En appelant l’armée à intervenir contre son peuple, et en publiant un appel à la violence sur Twitter, Donald Trump a suscité une onde de choc sans précédent.

Il vient d’être désavoué par son propre secrétaire de la Défense, Mark Esper, qui a refusé de déployer l’armée contre les manifestants.

Son prédécesseur James Mattis en a remis en blâmant durement Donald Trump, « premier président qui n’essaie pas d’unir son peuple, et ne fait même pas semblant d’essayer ».

Méchant désaveu pour un président qui a toujours cherché à s’appuyer sur le prestige militaire. D’autres gestes venant de l’intérieur de l’appareil étatique symbolisent le malaise profond devant le discours haineux de Donald Trump. Les policiers qui s’agenouillent à New York, à Philadelphie et ailleurs. Un officier de la garde nationale qui dit aux manifestants qu’il « souffre avec eux ». Un shérif qui rallie la marche des protestataires, ceux que Donald Trump traite de terroristes. Autant de signes d’une rupture entre une Maison-Blanche repliée sur sa hargne et des segments influents de la société américaine.

Un autre signe de cette coupure, ce sont les tensions entre le président Trump et certains réseaux sociaux, particulièrement Twitter.

Le conflit a éclaté après une salve de « tweets » dans lesquels le président insinuait que l’animateur Joe Scarborough a pu jouer un rôle dans la mort de son ancienne collaboratrice Lori Klausutis. Twitter a refusé de retirer ces publications, mais quand Donald Trump a affirmé que le vote par correspondance constituait une porte ouverte à la fraude, la publication a été coiffée de l’avertissement : vérifiez les faits.

Lorsque le twitteur planétaire en chef a réagi aux manifestations suivant le mort de George Floyd par cette phrase lourde de menaces – « Quand le pillage commence, les fusillades commencent » –, le réseau a décidé de masquer la publication, puisqu’elle constituait une apologie de la violence, pratique contraire à la politique de la maison.

Et enfin jeudi dernier, un haut dirigeant de Twitter, Nick Pickles, a laissé entendre que l’entreprise pourrait aller jusqu’à fermer le compte du président. Du jamais vu.

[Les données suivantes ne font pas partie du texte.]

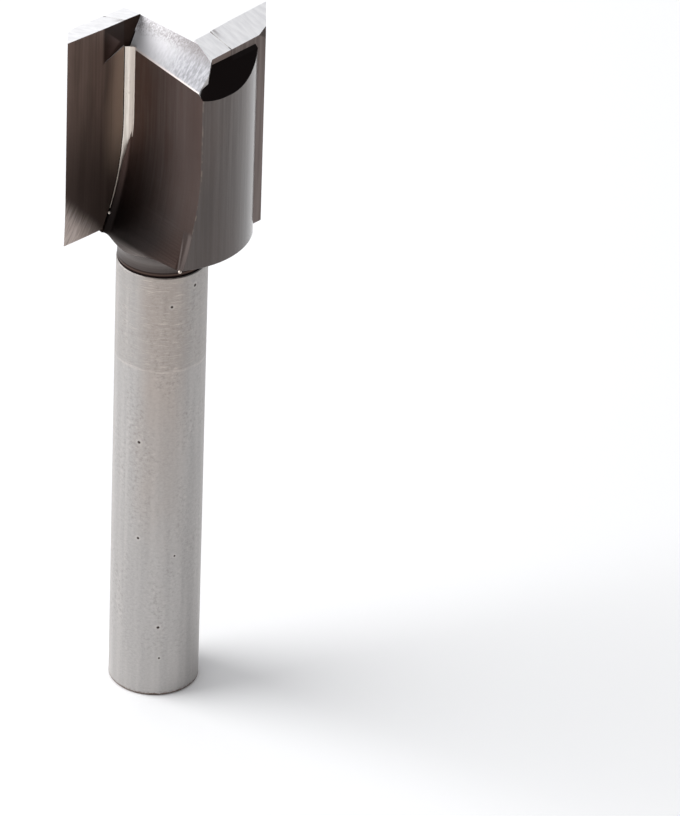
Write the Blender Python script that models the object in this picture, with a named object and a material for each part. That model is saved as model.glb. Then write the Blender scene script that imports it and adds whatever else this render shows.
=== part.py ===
"""Two-flute slot drill with brazed cutting plates on a round shank.

Metres, +Z up. The origin is the centre of the shank's end face and +Z runs
along the tool to the cutting end. The cutting faces of both plates are square
to Y, and the body has two-fold symmetry about Z.
"""

import math

import bmesh
import bpy
from mathutils import Matrix, Vector

# Shank and neck
shank_diameter = 0.008
shank_length = 0.0432
foot_chamfer = 0.00015
shoulder_chamfer = 0.0001
groove_depth = 0.00018
groove_width = 0.00018
ring_depth = 0.00007
ring_width = 0.0002
neck_diameter = 0.00784
neck_length = 0.0007
neck_fillet = 0.00125
neck_fillet_steps = 6

# Head of the body
head_diameter = 0.0156
head_underside_drop = 0.00067
head_edge_chamfer = 0.0002
turning_steps = 96

# Cutting plates, which stand proud of the head to the cutting circle
plate_projection = 0.001525
rake_offset = 0.00307
cutting_length = 0.02003
plate_thickness = 0.00269
plate_land_width = 0.00378
end_dish_angle = math.radians(2.7)
end_relief_angle = math.radians(14.5)
heel_bevel_width = 0.00085
heel_bevel_run = 0.0007
heel_bevel_height = 0.0006
plate_2_lift = 0.00057
braze_gap = 0.0003

# Flutes
web_at_corner = 0.00254
web_at_heel = 0.0057
flute_fillet = 0.000584
fillet_steps = 6
runout_length = 0.0103
runout_radius = 0.024
heel_runout_radius = 0.034
runout_steps = 12

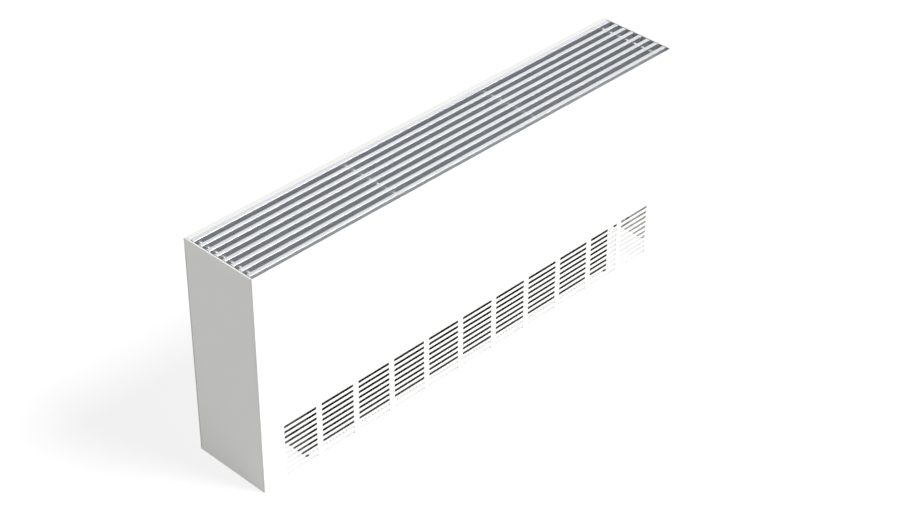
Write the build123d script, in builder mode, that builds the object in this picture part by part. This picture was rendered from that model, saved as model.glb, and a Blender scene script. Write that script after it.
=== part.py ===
from build123d import *
import os

# A floor-standing convector heater: a sheet-metal casing with an inlet-slotted front panel, a
# lift-out bar grille along the top, and a finned copper heat exchanger with two angle valves inside.
# Frame: millimetres, +Z up, the front faces -Y, the length runs along X, origin at the bottom centre.

# ---- overall sizes ----
length = 920.0
depth = 150.0
height = 400.0

# ---- sheet metal ----
panel_sheet = 1.2             # front and back panels, rails
end_sheet = 2.5               # end panels
panel_seam = 0.4              # shut line around the front panel
return_width = 20.0           # folded returns of the end panels
return_drop = 20.0            # how far the returns stop below the top
return_clearance = 1.0        # between the returns and the front's foot rail and stiffener
end_corner = 1.0

# ---- inlet slots in the front panel ----
slot_rows = 10
slot_groups = 11
slot_row_pitch = 10.2
slot_height = 5.4
slot_corner = 1.0
slot_bottom = 10.8            # centre of the lowest row above the floor
slot_bridge = 11.4            # solid metal between two groups
slot_left_margin = 45.0
slot_right_margin = 40.0

# ---- bar grille ----
bar_count = 8
bar_width = 7.5
bar_height = 18.0
bar_edge = 0.6
first_gap = 7.3               # from the front panel's back to the first bar
rear_strip = 10.8             # width of the back panel's top flange
grille_side_gap = 0.5         # between the last bar and that flange
bar_end_gap = 1.5             # between the bars' ends and the end panels
rod_radius = 2.5
spacer_radius = 4.0
rod_end_distance = 17.9       # tie rods in from the outer faces of the end panels
crossing_drop = 8.3           # tops of spacers and braces below the grille's top

# ---- grille supports ----
brace_sheet = 2.0
brace_depth = 20.0
brace_clearance = 0.4
rail_depth = 36.0
front_rail_flange = 10.0
rear_rail_flange = 15.0
ledge_width = 12.0
ledge_leg = 16.0

# ---- heat exchanger ----
left_space = 106.0            # connection space, outer face to first fin
right_space = 128.0
fin_standoff = 14.0           # fins in from the front and back faces
fin_bottom = 6.5
fin_height = 103.0
fin_sheet = 0.4
fin_spacing = 7.0             # wanted; the pitch comes out even over the length
collar_wall = 0.4
tube_radius = 7.5
tube_wall = 1.0
tube_half_y = 30.0
tube_half_z = 25.0
tube_left_run = 30.0          # straight tube beyond the fins on the bend side
tube_right_run = 12.0
tail_run = 28.0               # straight tube beyond the fins up to the union tails
plate_sheet = 1.5
plate_gap = 3.0
plate_flange = 20.0
hat_width = 16.0
hat_brim = 12.0
hat_height = 60.0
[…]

Le réseau Snapchat a lui aussi pris Donald Trump de front, en affirmant que ses publications ne seraient plus diffusées sur son fil de nouvelles. Pour l’instant, Facebook ne bouge pas et son PDG Mark Zuckerberg continue à brandir la liberté d’expression pour justifier son inaction devant la logorrhée haineuse de Donald Trump.

Mais l’argument ne passe plus auprès de ses propres troupes, et il a généré un vent de fronde à l’interne.

Twitter, Facebook ou Snapchat ne sont pas là pour faire de la politique, mais des affaires. Si Twitter a réagi plus vite que Facebook, c’est peut-être parce que ses abonnés sont plus progressistes que ceux de son concurrent, suggère Rafael Jacob, chercheur à la chaire Raoul-Dandurand de l’UQAM.

C’est la pression exercée par ses adhérents qui a poussé Twitter à confronter Trump. La pression de ses employés poussera-t-elle Facebook à suivre l’exemple ? Peut-être pas. Mais les images horribles d’un policier le genou enfoncé dans le cou d’un homme, les mains dans les poches, ont causé un traumatisme profond dont la signification, manifestement, échappe au président américain. Il est peut-être en train de payer le prix de cette incompréhension.